*PROBLEM DESCRIPTION:*
Go through the entries below and collect each line with the string "code" in it.

*RECORDED INFORMATION:*

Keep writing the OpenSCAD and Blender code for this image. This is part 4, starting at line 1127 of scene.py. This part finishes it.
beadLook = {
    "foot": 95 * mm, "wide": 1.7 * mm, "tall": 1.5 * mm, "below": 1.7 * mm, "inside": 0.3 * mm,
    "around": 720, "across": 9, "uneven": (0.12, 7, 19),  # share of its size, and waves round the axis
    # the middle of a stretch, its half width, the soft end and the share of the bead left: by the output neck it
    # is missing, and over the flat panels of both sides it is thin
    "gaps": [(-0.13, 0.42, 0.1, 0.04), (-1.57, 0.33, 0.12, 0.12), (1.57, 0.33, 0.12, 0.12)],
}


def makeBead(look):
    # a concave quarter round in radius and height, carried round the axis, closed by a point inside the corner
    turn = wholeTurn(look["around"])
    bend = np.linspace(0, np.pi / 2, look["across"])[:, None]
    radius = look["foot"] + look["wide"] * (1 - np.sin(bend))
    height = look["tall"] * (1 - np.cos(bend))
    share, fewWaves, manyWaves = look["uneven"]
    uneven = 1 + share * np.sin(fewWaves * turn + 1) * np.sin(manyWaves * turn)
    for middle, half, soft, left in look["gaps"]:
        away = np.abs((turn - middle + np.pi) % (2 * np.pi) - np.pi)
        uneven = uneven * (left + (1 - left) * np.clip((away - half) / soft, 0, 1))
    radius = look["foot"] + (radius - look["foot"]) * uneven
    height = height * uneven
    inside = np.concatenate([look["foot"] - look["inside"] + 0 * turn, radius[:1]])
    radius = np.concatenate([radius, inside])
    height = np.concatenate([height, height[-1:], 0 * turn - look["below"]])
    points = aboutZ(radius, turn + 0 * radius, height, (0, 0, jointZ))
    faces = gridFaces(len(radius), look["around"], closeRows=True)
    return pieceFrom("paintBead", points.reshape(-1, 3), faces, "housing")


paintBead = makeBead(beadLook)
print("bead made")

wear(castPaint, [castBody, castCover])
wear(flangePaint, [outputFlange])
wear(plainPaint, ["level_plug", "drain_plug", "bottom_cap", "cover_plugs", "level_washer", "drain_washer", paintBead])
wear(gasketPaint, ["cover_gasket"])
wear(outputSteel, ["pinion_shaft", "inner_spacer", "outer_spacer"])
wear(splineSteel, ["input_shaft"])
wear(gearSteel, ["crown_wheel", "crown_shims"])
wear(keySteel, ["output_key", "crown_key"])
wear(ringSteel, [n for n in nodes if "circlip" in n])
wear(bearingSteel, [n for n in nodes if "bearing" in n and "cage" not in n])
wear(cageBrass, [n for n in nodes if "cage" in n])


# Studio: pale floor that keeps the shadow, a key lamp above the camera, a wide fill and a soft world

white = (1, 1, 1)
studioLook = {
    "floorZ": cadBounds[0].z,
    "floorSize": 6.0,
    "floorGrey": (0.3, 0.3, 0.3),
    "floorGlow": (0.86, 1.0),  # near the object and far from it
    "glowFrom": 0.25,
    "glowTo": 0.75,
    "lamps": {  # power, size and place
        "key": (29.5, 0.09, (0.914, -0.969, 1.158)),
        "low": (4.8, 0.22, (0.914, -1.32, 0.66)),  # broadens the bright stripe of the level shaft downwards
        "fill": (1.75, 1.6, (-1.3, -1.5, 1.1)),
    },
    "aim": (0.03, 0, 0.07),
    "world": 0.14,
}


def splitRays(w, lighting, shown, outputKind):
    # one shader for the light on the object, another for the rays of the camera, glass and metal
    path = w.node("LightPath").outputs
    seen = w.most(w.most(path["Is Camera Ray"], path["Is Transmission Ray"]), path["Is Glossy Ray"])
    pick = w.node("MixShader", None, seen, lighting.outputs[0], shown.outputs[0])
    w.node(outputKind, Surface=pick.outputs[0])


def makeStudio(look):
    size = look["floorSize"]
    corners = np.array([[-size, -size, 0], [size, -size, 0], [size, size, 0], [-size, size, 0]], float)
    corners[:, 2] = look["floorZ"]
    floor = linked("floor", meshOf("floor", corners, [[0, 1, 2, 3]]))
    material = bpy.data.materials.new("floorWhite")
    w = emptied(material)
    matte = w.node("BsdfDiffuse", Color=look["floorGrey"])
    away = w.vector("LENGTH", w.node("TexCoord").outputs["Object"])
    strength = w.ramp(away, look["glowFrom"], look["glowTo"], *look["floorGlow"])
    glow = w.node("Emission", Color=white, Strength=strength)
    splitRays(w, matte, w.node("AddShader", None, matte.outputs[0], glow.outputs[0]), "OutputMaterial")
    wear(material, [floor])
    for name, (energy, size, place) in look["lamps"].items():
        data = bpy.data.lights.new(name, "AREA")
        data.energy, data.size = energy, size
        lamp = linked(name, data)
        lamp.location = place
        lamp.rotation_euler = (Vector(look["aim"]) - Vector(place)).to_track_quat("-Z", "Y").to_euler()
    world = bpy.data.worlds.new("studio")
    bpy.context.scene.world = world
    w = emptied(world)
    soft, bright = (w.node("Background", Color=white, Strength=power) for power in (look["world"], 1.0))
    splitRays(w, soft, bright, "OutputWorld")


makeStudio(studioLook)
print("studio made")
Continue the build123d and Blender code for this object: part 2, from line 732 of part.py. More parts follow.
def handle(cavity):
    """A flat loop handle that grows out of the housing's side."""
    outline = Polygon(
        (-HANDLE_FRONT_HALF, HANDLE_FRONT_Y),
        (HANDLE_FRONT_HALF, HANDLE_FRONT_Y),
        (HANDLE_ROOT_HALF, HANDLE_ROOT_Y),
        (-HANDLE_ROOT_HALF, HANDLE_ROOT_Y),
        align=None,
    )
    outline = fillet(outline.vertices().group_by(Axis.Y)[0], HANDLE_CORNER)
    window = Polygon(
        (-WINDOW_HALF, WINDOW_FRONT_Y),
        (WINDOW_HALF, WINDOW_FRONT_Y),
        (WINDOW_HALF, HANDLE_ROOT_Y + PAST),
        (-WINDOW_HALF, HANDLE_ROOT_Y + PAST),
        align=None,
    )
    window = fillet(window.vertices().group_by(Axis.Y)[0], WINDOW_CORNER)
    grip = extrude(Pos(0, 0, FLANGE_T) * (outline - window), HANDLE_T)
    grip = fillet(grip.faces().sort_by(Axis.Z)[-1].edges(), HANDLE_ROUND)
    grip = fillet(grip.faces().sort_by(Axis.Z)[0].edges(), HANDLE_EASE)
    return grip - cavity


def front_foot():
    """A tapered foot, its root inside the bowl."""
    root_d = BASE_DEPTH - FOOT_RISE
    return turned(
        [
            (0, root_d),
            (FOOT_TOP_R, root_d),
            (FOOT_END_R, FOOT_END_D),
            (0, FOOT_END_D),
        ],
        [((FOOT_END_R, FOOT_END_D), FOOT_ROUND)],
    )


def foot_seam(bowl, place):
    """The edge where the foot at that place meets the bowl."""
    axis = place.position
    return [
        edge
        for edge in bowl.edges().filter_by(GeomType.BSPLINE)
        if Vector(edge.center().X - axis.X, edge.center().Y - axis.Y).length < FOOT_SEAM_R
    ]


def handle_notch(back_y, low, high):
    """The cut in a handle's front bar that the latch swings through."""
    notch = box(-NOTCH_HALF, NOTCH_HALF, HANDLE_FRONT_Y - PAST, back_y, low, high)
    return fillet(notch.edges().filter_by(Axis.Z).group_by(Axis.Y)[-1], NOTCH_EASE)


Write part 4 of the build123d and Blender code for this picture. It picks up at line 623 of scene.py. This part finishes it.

*SOLUTION TO THIS PROBLEM:*
Keep writing the OpenSCAD and Blender code for this image. This is part 4, starting at line 1127 of scene.py. This part finishes it.
Continue the build123d and Blender code for this object: part 2, from line 732 of part.py. More parts follow.
Write part 4 of the build123d and Blender code for this picture. It picks up at line 623 of scene.py. This part finishes it.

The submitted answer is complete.